After the Armistice Jack reverted to his regimental rank of
lieutenant-colonel, commanding 9th Cameronians (March-April 1919). His
retirement on 22 April 1921, however, did not end his military career. He
commanded 5/6th Argyll and Sutherland Highlanders TA (1925-9) and the Argyll and
Sutherland Brigade TA (1929-33) and raised and commanded the Market Harborough
Battalion Home Guard (1940). Jack’s principal importance, however, is as a
diarist. He kept a diary throughout the war. It was published in 1964 as General
Jack’s Diary, 1914-1918, edited by John Terraine. The title is somewhat
misleading. Jack was a general for less than three months. The diary has most to
say about his period as a battalion commander, particularly of 2nd West
Yorkshires in 1916-17. Jack hated the war, hated trench raids and admired the
BEF’s senior commanders struggling to fight a resolute enemy ‘with amateur
staffs’. He set an outstanding example of duty and personal courage to his
subordinates, mostly ‘temporary gentlemen’. He applied the old pre-war
Regular standards of smartness and discipline, though he was never callous. Some
of his junior officers found this irksome and irrelevant.
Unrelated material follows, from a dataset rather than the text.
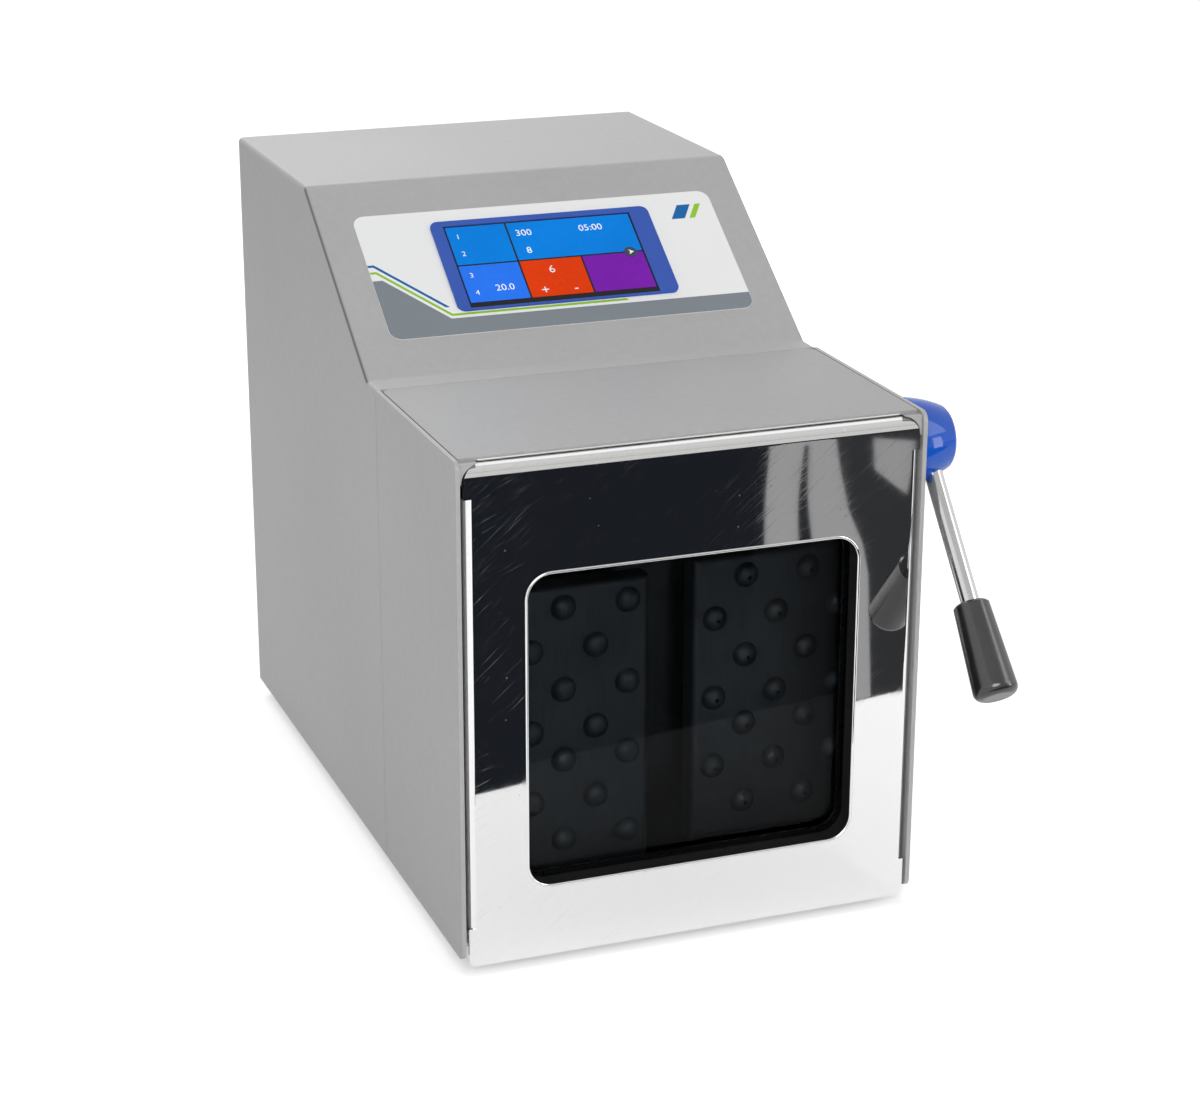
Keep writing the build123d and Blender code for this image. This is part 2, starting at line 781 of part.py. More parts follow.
def lever_hub():
    """Tapered barrel turned about the latch shaft."""
    chamfer = hub_chamfer
    profile = [
        Line((0, 0), (hub_radius - chamfer, 0)),
        Line((hub_radius - chamfer, 0), (hub_radius, chamfer)),
        ThreePointArc(
            (hub_radius, chamfer),
            ((hub_radius + hub_end_radius) / 2 + hub_swell, hub_length / 2),
            (hub_end_radius, hub_length - chamfer),
        ),
        Line((hub_end_radius, hub_length - chamfer), (hub_end_radius - chamfer, hub_length)),
        Line((hub_end_radius - chamfer, hub_length), (0, hub_length)),
        Line((0, hub_length), (0, 0)),
    ]
    half_section = Plane.XZ * make_face(profile)
    hub = revolve(half_section, Axis.Z)
    hub = Pos(hub_start, *latch) * Rot(0, 90, 0) * hub
    hub -= bar("x", latch, latch_radius, hub_start - 1, hub_end + 1)
    return hub - lever_bar(rod_start, hub_radius + 5)


def lever_bar(start, end):
    """A round bar of the lever's size between two distances from the latch shaft."""
    return lever_axis * Pos(0, 0, (start + end) / 2) * Cylinder(lever_radius, end - start)


def hub_screw():
    screw = bar("x", latch, screw_radius, hub_end - hub_screw_length, hub_end)
    return screw + bar("x", latch, hub_screw_head_radius, hub_end, hub_end + hub_screw_head)


def lever_rod():
    return lever_bar(rod_start, grip_start + grip_length / 2)


def lever_grip():
    top, end = grip_radius_top, grip_radius_end
    nose, cut = grip_nose, grip_chamfer
    bulge = nose * (1 - 1 / math.sqrt(2))
    profile = [
        Line((0, 0), (top - cut, 0)),
        Line((top - cut, 0), (top, cut)),
        Line((top, cut), (end, grip_length - nose)),
        ThreePointArc(
            (end, grip_length - nose), (end - bulge, grip_length - bulge), (end - nose, grip_length)
        ),
        Line((end - nose, grip_length), (0, grip_length)),
        Line((0, grip_length), (0, 0)),
    ]
    grip = revolve(Plane.XZ * make_face(profile), Axis.Z)
    grip = lever_axis * Pos(0, 0, grip_start) * grip
    return grip - lever_bar(grip_start - 1, grip_start + grip_length / 2)


# ---- Chamber and paddles ----


def rod_places(side):
    return [(side * paddle_x, level) for level in rod_levels]


def all_rod_places():
    return rod_places(-1) + rod_places(1)


def chamber_liner():
    """Stainless box round the paddles, open at the front and the top."""
    t = chamber_sheet
    w = chamber_half_width
    low, high = chamber_z
    box = block((-w, w), (chamber_front, chamber_back), (low, high))
    box -= block((-w + t, w - t), (chamber_front - 1, chamber_back - t), (low + t, high + 1))
    for x, z in all_rod_places():
        box -= bar("y", (x, z), rod_radius + seal_wall, chamber_back - 5, chamber_back + 1)
    return box


def rod_seals():
    pieces = []
    for place in all_rod_places():
        outer = rod_radius + seal_wall
        inner = rod_radius + running_fit
        seal = ring("y", place, outer, inner, chamber_back - 2 * chamber_sheet, plate_front)
        seal += ring("y", place, outer + seal_lip, inner, chamber_back, plate_front)
        pieces.append(seal)
    return group(pieces)


def dome_rows():
    """Heights of the seven dome rows; the fourth and fifth are closer together."""
    level = paddle_z[1] - dome_top_margin
    pitch = (level - paddle_z[0] - dome_low_margin - dome_middle_pitch) / 5
    rows = [level]
    for step in (pitch, pitch, pitch, dome_middle_pitch, pitch, pitch):
        level -= step
        rows.append(level)
    return rows


def dome_places(side):
    """Centres of one paddle's domes: rows of three and two by turns."""
    pitch = (paddle_width / 2 - dome_side_margin) / 2
    wide, narrow = (-2, 0, 2), (-1, 1)
    first, second = (wide, narrow) if side < 0 else (narrow, wide)
    places = []
    for index, level in enumerate(dome_rows()):
        for column in second if index % 2 else first:
            places.append((side * paddle_x + column * pitch, level))
    return places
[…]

Others, notably his
Adjutant Sidney Rogerson, found their CO a source of inspiration and confidence,
though they never understood him, not that Jack was interested in being
understood. He did not seek approval. His diary remains an important source for
our understanding of trench warfare and a powerful testimony to the professional
competence and humanity of the best type of pre-war regimental officer.